● **ENTRIES**:
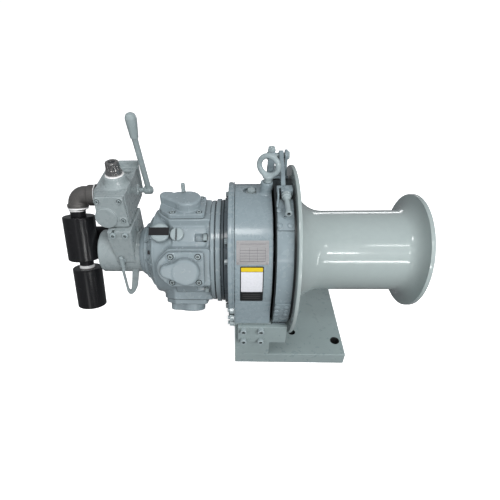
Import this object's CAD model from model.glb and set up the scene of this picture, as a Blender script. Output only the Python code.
from math import sin, cos, tan, radians, pi, sqrt, atan2, acos

import bpy
import bmesh
import numpy as np
from mathutils import Matrix, Vector


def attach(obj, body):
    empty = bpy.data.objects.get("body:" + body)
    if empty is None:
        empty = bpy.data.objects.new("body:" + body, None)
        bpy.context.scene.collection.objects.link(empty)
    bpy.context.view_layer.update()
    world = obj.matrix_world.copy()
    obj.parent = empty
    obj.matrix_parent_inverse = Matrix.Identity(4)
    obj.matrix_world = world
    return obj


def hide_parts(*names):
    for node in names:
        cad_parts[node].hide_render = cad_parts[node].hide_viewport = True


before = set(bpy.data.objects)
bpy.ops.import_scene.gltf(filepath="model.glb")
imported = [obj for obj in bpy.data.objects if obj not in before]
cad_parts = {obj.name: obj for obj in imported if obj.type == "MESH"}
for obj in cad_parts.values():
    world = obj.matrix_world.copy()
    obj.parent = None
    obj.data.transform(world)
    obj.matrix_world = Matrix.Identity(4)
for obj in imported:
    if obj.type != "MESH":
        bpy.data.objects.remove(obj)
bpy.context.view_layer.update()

# All shapes are laid out in millimetres about the drum axis: station s along
# the axis, y to the rear, z up from the axis.  ROW turns that into the row
# frame in metres.
MID, AXH = 198.5, 280.0


def row(a):
    a = np.asarray(a, float).reshape(-1, 3)
    return (a + np.array([-MID, 0.0, AXH])) / 1000.0


# ------------------------------------------------------------------ materials
def nt_new(name):
    m = bpy.data.materials.new(name)
    m.use_nodes = True
    n = m.node_tree.nodes
    n.clear()
    return m, m.node_tree, n


def N(t, kind, **kw):
    n = t.nodes.new(kind)
    for k, v in kw.items():
        if k in n.bl_rna.properties and k not in n.inputs:
            setattr(n, k, v)
        else:
            n.inputs[k].default_value = v
    return n


def L(t, a, ao, b, bi):
    t.links.new(a.outputs[ao], b.inputs[bi])


def ramp(t, src, out, stops):
    r = t.nodes.new("ShaderNodeValToRGB")
    e = r.color_ramp.elements
    while len(e) > 1:
        e.remove(e[-1])
    e[0].position, e[0].color = stops[0][0], (*stops[0][1], 1.0)
    for p, c in stops[1:]:
        q = e.new(p)
        q.color = (*c, 1.0)
    L(t, src, out, r, "Fac")
    return r


def g3(v):
    return (v, v, v)


def enamel(name, col, rough=0.22, coat=0.5, cast=0.0, peel=0.02, dirt=0.5, dirt_col=(0.05, 0.06, 0.06),
           spec=0.5, var=0.05, blot=None):
    """Sprayed machine enamel: slight colour drift, orange peel, grime held in
    corners, and on castings the soft unevenness of the sand mould."""
    m, t, n = nt_new(name)
    out = N(t, "ShaderNodeOutputMaterial")
    p = N(t, "ShaderNodeBsdfPrincipled")
    p.inputs["Coat Weight"].default_value = coat
    p.inputs["Coat Roughness"].default_value = 0.09
    p.inputs["Specular IOR Level"].default_value = spec
    L(t, p, "BSDF", out, "Surface")
    tc = N(t, "ShaderNodeTexCoord")
    n1 = N(t, "ShaderNodeTexNoise", Scale=9.0, Detail=4.0, Roughness=0.6)
    n2 = N(t, "ShaderNodeTexNoise", Scale=60.0, Detail=3.0, Roughness=0.55)
    L(t, tc, "Object", n1, "Vector")
    L(t, tc, "Object", n2, "Vector")
    c0 = tuple(c * (1 - var) for c in col)
    c1 = tuple(min(1, c * (1 + var)) for c in col)
    r1 = ramp(t, n1, "Fac", [(0.3, c0), (0.7, c1)])
    mix = N(t, "ShaderNodeMix", data_type="RGBA", blend_type="MULTIPLY")
    mix.inputs[0].default_value = 1.0
    r2 = ramp(t, n2, "Fac", [(0.3, g3(0.965)), (0.7, g3(1.0))])
    t.links.new(r1.outputs["Color"], mix.inputs[6])
    t.links.new(r2.outputs["Color"], mix.inputs[7])
    last = mix.outputs[2]
    if dirt > 0:
        ao = N(t, "ShaderNodeAmbientOcclusion", samples=12, Distance=0.014)
        nd = N(t, "ShaderNodeTexNoise", Scale=90.0, Detail=3.0, Roughness=0.55)
        L(t, tc, "Object", nd, "Vector")
        mm = N(t, "ShaderNodeMath", operation="MULTIPLY_ADD")
        mm.inputs[1].default_value = 0.20
        mm.inputs[2].default_value = -0.10
        L(t, nd, "Fac", mm, 0)
        ad = N(t, "ShaderNodeMath", operation="ADD")
        L(t, ao, "AO", ad, 0)
        L(t, mm, "Value", ad, 1)
        ra = ramp(t, ad, "Value", [(0.12, g3(dirt)), (0.42, g3(dirt * 0.45)), (0.70, g3(0.0))])
        md = N(t, "ShaderNodeMix", data_type="RGBA", blend_type="MIX")
        L(t, ra, "Color", md, 0)
        t.links.new(last, md.inputs[6])
        md.inputs[7].default_value = (*dirt_col, 1.0)
        last = md.outputs[2]
    t.links.new(last, p.inputs["Base Color"])
    rr = ramp(t, n2, "Fac", [(0.3, g3(rough * 0.85)), (0.75, g3(rough * 1.2))])
    L(t, rr, "Color", p, "Roughness")
    b1 = N(t, "ShaderNodeBump", Strength=peel * 6, Distance=0.00012)
    n3 = N(t, "ShaderNodeTexNoise", Scale=340.0, Detail=2.0, Roughness=0.5)
    L(t, tc, "Object", n3, "Vector")
    L(t, n3, "Fac", b1, "Height")
    if cast > 0:
        b2 = N(t, "ShaderNodeBump", Strength=cast, Distance=0.0016)
        n4 = N(t, "ShaderNodeTexNoise", Scale=80.0, Detail=3.0, Roughness=0.55)
        L(t, tc, "Object", n4, "Vector")
        L(t, n4, "Fac", b2, "Height")
        L(t, b2, "Normal", b1, "Normal")
    L(t, b1, "Normal", p, "Normal")
    return m


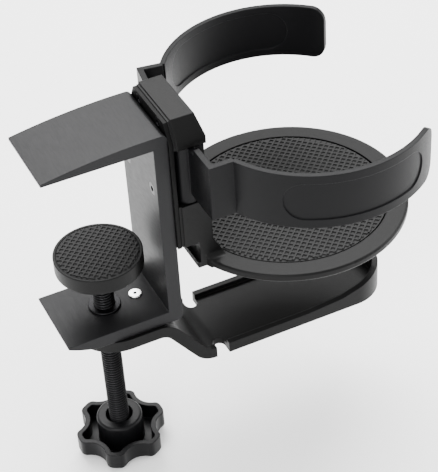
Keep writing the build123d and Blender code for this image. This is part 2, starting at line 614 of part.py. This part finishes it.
os.makedirs("parts", exist_ok=True)
for name, solid in nodes.items():
    export_step(solid, f"parts/{name}.step")
    print(f"{name}: {solid.volume:.0f} mm3, valid {solid.is_valid}")
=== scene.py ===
# %% [markdown]
# # A desk clamp cup holder
# The holder is a C-shaped clamp that grips a desk, a housing with a round tray and two swinging
# arms for a cup, and a trough under it for a pair of headphones. Nearly all of it is black, so the
# picture depends on satin sheens, soft edges and a few fine textures, not on colour. The shapes
# come from the CAD frame, and each one is given the small edge rounds that catch the light.

# %% Load the frame
import json
import math

import bmesh
import bpy
from mathutils import Matrix, Vector


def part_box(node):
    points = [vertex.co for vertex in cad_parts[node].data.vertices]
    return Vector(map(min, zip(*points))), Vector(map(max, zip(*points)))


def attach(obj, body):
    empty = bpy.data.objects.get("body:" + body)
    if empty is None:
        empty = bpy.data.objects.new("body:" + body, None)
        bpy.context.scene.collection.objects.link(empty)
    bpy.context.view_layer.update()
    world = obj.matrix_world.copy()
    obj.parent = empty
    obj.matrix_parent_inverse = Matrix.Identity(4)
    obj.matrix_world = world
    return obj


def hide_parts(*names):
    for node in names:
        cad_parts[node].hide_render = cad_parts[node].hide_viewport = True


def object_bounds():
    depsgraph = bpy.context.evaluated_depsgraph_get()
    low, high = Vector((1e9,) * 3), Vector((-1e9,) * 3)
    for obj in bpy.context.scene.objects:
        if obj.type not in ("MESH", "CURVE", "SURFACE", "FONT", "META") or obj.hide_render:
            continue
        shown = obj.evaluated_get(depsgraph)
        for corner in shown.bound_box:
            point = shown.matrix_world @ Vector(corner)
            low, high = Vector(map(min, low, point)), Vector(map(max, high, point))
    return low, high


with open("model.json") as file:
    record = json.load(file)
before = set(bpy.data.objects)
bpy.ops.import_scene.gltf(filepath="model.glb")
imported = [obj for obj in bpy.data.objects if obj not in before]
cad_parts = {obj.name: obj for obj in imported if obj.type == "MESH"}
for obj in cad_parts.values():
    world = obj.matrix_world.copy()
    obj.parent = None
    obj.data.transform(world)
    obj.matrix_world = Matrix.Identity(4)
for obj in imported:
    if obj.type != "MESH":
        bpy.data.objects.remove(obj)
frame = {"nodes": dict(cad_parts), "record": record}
cad_bounds = [list(corner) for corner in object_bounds()]
body_of = {n: b for b, ns in frame["record"]["behaviour"]["bodies"].items() for n in ns}
slot_of = {part["node"]: part["material_slot"] for part in frame["record"]["subparts"]}
MM = 0.001
WELD_MM = 0.002
FLAT_DEG, SHARP_DEG, SMOOTH_DEG = 0.6, 32, 38

# %% [markdown]
# ## Colours and nodes
# Colours are written as the sRGB hex values that a paint program shows, and turned to the linear
# values that a shader needs. One helper adds any shader node, so that a material reads as a recipe.

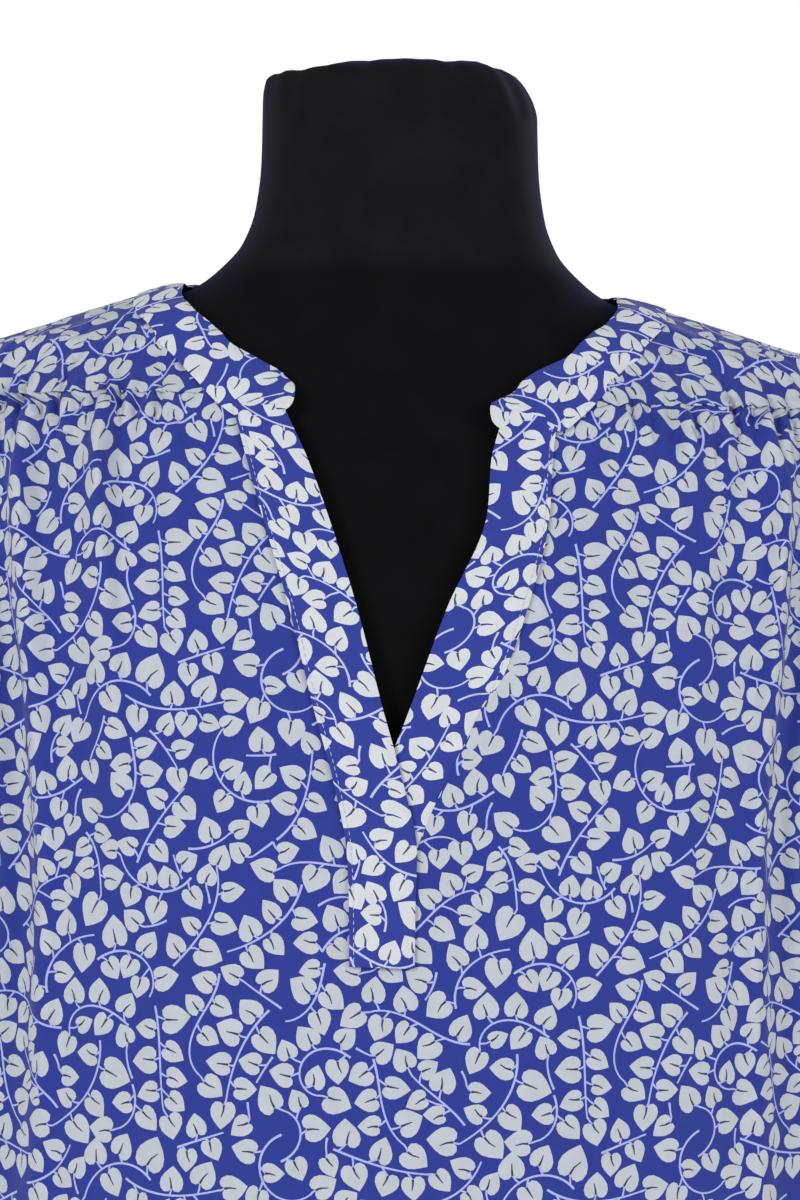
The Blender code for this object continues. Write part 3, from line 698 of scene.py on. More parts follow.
def fill_points(outline, drawn, spacing, fine):
    """Points of a cut between the drawn ones, at the plain spacing and at the fine one."""
    low, high = outline.min(axis=0), outline.max(axis=0)
    shuffle, fill = np.random.default_rng(FILL_SEED), []
    for gap, wanted in ((spacing, lambda grid: ~fine[0](grid) if fine else np.ones(len(grid), dtype=bool)),
                        (fine[1] if fine else 0.0, lambda grid: fine[0](grid))):
        if gap:
            grid = np.stack(np.meshgrid(*(np.arange(low[axis], high[axis], gap) for axis in (0, 1))), axis=-1)
            grid[1::2, :, 0] += gap / 2
            grid = grid.reshape(-1, 2) + shuffle.uniform(-UNEVEN, UNEVEN, (grid.size // 2, 2)) * gap
            grid = grid[wanted(grid)]
            # A cell that already holds a drawn point needs no fill point.
            key, drawn_key = (((spot - low) // gap).astype(int) @ ROW_KEY for spot in (grid, drawn))
            grid = grid[~np.isin(key, drawn_key)]
            fill.append(grid[inside(outline, grid)])
    return fill


def printed_kinds(placed, middles):
    """What each triangle is printed with, by its middle: the highest kind of motif that covers it."""
    order = np.argsort(middles[:, 0])
    sorted_x = middles[order, 0]
    kinds = np.zeros(len(middles), dtype=int)
    for kind, motif in placed:
        near, far = motif.min(axis=0), motif.max(axis=0)
        close = order[np.searchsorted(sorted_x, near[0]):np.searchsorted(sorted_x, far[0])]
        close = close[(middles[close, 1] > near[1]) & (middles[close, 1] < far[1])]
        close = close[inside(motif, middles[close])]
        kinds[close] = np.maximum(kinds[close], kind)
    return kinds


def curved_normals(mesh, flat, to_body):
    """Normals of the curved cloth itself at a mesh's points, or the mesh's where it has none."""
    on_mesh = np.zeros(len(mesh.vertices) * 3)
    mesh.vertices.foreach_get("normal", on_mesh)
    on_mesh = on_mesh.reshape(-1, 3)
    over, up = (to_body(flat + step) - to_body(flat - step) for step in ((NUDGE, 0.0), (0.0, NUDGE)))
    on_surface = np.cross(over, up)
    size = np.linalg.norm(on_surface, axis=1, keepdims=True)
    on_surface = np.where(size > NO_FACE, on_surface / np.maximum(size, NO_FACE), on_mesh)
    return on_surface * (1.0 if (on_surface * on_mesh).sum() > 0 else -1.0)


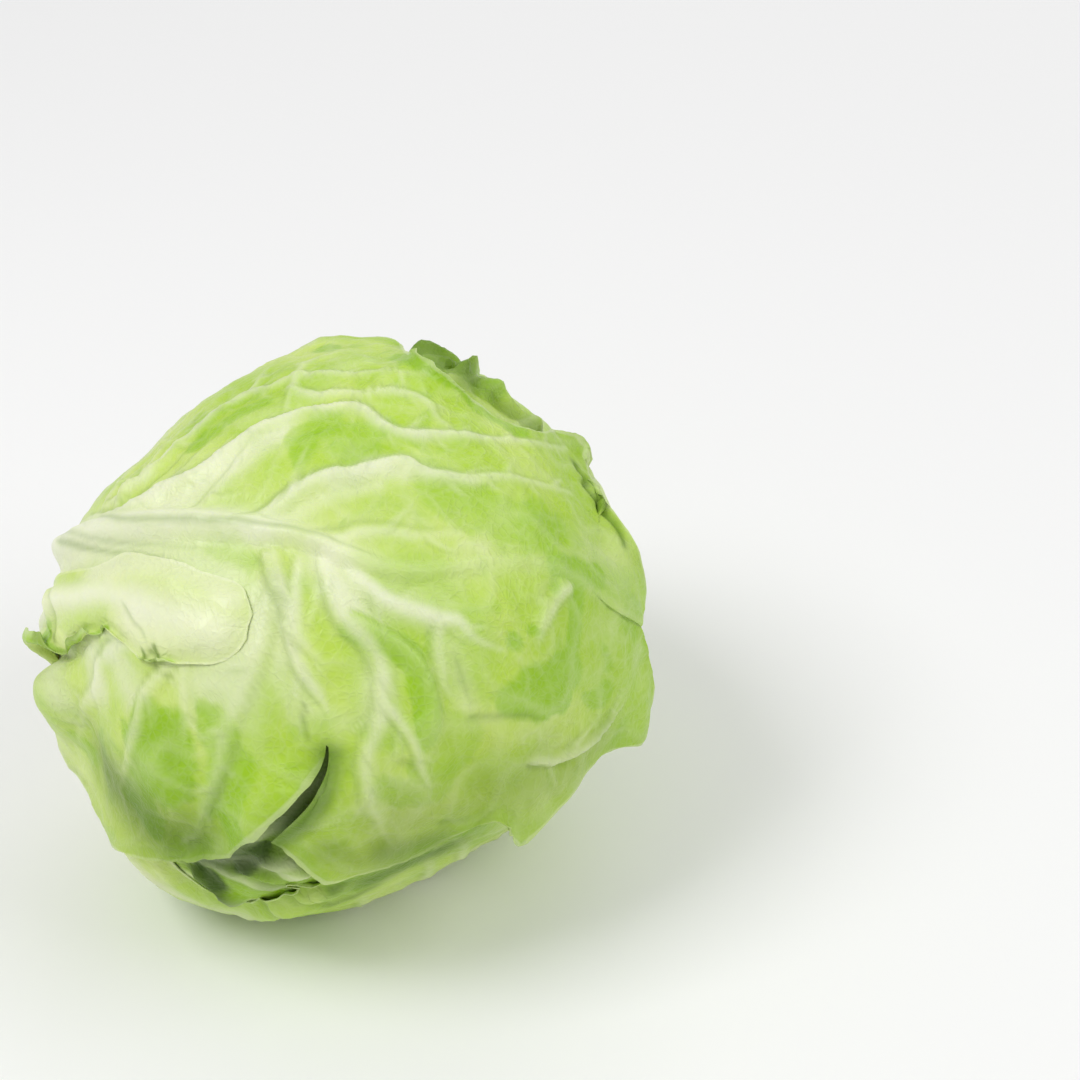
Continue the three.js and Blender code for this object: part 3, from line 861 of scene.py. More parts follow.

● **STATED PROBLEM**: Repeat exactly, and only, the lines from the one containing "The Blender code" through the one containing "return kinds", both included.

● **EXERCISE RESPONSE**:
The Blender code for this object continues. Write part 3, from line 698 of scene.py on. More parts follow.
def fill_points(outline, drawn, spacing, fine):
    """Points of a cut between the drawn ones, at the plain spacing and at the fine one."""
    low, high = outline.min(axis=0), outline.max(axis=0)
    shuffle, fill = np.random.default_rng(FILL_SEED), []
    for gap, wanted in ((spacing, lambda grid: ~fine[0](grid) if fine else np.ones(len(grid), dtype=bool)),
                        (fine[1] if fine else 0.0, lambda grid: fine[0](grid))):
        if gap:
            grid = np.stack(np.meshgrid(*(np.arange(low[axis], high[axis], gap) for axis in (0, 1))), axis=-1)
            grid[1::2, :, 0] += gap / 2
            grid = grid.reshape(-1, 2) + shuffle.uniform(-UNEVEN, UNEVEN, (grid.size // 2, 2)) * gap
            grid = grid[wanted(grid)]
            # A cell that already holds a drawn point needs no fill point.
            key, drawn_key = (((spot - low) // gap).astype(int) @ ROW_KEY for spot in (grid, drawn))
            grid = grid[~np.isin(key, drawn_key)]
            fill.append(grid[inside(outline, grid)])
    return fill


def printed_kinds(placed, middles):
    """What each triangle is printed with, by its middle: the highest kind of motif that covers it."""
    order = np.argsort(middles[:, 0])
    sorted_x = middles[order, 0]
    kinds = np.zeros(len(middles), dtype=int)
    for kind, motif in placed:
        near, far = motif.min(axis=0), motif.max(axis=0)
        close = order[np.searchsorted(sorted_x, near[0]):np.searchsorted(sorted_x, far[0])]
        close = close[(middles[close, 1] > near[1]) & (middles[close, 1] < far[1])]
        close = close[inside(motif, middles[close])]
        kinds[close] = np.maximum(kinds[close], kind)
    return kinds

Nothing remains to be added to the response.